WHAT IS EXPECTED:
Reproduce only the lines from the one containing "pack = pack.fuse(to_upper_flaps.common(upper))" through the one containing "points = [vertex.co", exactly as written and with both ends included.

SOURCE EXCERPT:

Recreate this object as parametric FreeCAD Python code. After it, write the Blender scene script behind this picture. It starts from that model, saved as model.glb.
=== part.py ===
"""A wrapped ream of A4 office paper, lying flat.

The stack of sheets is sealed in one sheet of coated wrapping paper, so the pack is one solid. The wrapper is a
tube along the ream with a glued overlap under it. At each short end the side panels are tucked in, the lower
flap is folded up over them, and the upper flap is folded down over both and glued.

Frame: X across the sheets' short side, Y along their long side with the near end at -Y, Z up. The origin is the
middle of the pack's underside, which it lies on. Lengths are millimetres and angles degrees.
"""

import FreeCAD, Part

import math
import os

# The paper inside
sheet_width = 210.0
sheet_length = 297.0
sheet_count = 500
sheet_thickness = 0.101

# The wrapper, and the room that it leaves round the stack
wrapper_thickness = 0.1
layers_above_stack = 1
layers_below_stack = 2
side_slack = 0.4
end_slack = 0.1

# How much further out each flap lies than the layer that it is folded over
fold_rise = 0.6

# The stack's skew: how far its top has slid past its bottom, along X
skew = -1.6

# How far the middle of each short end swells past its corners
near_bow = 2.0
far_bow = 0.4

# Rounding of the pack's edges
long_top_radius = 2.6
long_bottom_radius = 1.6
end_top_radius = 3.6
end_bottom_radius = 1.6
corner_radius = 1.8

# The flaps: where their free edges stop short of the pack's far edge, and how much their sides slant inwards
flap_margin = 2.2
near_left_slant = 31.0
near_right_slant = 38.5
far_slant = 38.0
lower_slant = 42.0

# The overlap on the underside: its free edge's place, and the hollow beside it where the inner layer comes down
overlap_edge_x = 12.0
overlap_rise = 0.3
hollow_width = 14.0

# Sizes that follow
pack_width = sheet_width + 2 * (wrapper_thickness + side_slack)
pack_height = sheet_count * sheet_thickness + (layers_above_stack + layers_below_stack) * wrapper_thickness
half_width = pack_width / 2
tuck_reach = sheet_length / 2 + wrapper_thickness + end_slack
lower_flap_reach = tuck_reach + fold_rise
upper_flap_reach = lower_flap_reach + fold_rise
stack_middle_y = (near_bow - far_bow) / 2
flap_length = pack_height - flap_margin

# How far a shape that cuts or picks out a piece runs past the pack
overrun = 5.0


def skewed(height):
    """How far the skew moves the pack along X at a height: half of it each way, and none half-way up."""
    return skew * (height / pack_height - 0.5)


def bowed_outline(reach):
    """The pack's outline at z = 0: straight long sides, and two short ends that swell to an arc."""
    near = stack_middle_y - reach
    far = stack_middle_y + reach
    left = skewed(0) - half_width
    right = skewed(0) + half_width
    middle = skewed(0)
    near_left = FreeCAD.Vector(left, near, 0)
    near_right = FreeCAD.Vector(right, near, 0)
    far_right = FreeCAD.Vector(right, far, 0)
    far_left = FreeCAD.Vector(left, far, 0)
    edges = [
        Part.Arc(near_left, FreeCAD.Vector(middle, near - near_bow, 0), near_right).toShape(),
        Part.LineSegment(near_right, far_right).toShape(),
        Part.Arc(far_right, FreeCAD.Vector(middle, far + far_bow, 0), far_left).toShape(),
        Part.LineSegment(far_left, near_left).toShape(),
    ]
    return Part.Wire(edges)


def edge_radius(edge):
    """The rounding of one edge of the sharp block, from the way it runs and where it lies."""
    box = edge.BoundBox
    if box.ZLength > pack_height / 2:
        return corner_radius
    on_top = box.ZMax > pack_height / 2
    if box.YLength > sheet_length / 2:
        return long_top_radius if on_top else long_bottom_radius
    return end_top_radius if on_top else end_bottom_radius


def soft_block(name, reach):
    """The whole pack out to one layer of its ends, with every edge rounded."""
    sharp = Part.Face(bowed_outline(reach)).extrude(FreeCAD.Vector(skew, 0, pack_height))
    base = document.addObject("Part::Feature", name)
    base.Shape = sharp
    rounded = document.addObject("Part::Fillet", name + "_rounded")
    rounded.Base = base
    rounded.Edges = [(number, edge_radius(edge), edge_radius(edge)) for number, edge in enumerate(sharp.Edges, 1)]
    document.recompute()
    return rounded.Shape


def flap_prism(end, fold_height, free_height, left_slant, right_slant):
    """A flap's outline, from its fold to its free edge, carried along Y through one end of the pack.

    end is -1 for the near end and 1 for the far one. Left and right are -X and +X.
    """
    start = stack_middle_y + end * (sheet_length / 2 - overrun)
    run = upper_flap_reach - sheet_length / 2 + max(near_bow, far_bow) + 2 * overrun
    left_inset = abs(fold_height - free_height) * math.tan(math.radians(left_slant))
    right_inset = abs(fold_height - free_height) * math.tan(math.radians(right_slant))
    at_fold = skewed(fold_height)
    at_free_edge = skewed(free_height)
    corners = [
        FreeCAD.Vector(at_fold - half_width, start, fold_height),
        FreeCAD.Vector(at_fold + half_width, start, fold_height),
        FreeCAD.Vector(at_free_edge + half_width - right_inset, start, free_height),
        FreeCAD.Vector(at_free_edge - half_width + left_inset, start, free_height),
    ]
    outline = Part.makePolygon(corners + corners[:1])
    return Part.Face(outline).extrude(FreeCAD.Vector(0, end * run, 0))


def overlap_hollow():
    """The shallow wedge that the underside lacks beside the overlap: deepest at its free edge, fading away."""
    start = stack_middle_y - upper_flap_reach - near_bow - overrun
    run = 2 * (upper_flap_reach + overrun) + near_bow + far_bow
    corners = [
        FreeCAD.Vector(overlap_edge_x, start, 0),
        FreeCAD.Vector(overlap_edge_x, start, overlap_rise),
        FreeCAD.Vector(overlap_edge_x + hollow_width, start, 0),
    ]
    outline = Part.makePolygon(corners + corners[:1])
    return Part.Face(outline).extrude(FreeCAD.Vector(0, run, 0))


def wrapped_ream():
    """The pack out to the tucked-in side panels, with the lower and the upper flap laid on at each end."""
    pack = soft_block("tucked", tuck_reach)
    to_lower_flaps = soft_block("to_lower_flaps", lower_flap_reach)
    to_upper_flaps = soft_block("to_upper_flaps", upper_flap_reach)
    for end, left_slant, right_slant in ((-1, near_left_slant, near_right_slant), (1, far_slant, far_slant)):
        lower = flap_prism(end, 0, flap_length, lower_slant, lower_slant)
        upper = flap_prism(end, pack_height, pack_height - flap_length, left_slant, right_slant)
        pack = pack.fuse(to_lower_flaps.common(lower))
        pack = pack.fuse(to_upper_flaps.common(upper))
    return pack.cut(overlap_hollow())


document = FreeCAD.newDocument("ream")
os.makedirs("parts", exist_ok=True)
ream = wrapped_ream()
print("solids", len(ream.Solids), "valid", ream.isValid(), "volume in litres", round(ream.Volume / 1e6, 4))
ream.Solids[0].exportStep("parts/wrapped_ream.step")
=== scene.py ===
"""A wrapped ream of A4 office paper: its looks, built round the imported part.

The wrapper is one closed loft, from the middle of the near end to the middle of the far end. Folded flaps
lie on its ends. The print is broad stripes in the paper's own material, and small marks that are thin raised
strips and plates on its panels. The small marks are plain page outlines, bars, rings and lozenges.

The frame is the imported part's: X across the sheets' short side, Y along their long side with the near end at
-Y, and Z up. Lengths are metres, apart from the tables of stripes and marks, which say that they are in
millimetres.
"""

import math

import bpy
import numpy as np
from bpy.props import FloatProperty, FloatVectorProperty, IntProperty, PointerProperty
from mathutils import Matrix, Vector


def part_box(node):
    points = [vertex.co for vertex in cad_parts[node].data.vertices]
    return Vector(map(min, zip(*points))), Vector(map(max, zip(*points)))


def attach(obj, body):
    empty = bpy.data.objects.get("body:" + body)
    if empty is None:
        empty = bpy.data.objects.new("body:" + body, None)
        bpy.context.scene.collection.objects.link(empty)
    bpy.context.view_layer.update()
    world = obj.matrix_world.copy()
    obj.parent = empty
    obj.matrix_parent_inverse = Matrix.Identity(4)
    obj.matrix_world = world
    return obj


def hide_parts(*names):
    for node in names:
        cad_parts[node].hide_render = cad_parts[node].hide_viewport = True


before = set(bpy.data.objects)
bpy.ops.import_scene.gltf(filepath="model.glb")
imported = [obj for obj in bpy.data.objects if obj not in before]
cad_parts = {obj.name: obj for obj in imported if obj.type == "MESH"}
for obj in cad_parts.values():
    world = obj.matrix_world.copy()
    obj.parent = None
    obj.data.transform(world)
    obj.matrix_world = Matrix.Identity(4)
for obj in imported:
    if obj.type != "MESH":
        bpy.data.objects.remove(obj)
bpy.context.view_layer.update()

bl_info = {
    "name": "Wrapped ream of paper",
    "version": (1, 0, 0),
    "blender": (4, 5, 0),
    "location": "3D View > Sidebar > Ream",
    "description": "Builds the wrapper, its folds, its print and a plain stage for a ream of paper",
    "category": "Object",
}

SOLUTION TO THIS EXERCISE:
        pack = pack.fuse(to_upper_flaps.common(upper))
    return pack.cut(overlap_hollow())


document = FreeCAD.newDocument("ream")
os.makedirs("parts", exist_ok=True)
ream = wrapped_ream()
print("solids", len(ream.Solids), "valid", ream.isValid(), "volume in litres", round(ream.Volume / 1e6, 4))
ream.Solids[0].exportStep("parts/wrapped_ream.step")
=== scene.py ===
"""A wrapped ream of A4 office paper: its looks, built round the imported part.

The wrapper is one closed loft, from the middle of the near end to the middle of the far end. Folded flaps
lie on its ends. The print is broad stripes in the paper's own material, and small marks that are thin raised
strips and plates on its panels. The small marks are plain page outlines, bars, rings and lozenges.

The frame is the imported part's: X across the sheets' short side, Y along their long side with the near end at
-Y, and Z up. Lengths are metres, apart from the tables of stripes and marks, which say that they are in
millimetres.
"""

import math

import bpy
import numpy as np
from bpy.props import FloatProperty, FloatVectorProperty, IntProperty, PointerProperty
from mathutils import Matrix, Vector


def part_box(node):
    points = [vertex.co for vertex in cad_parts[node].data.vertices]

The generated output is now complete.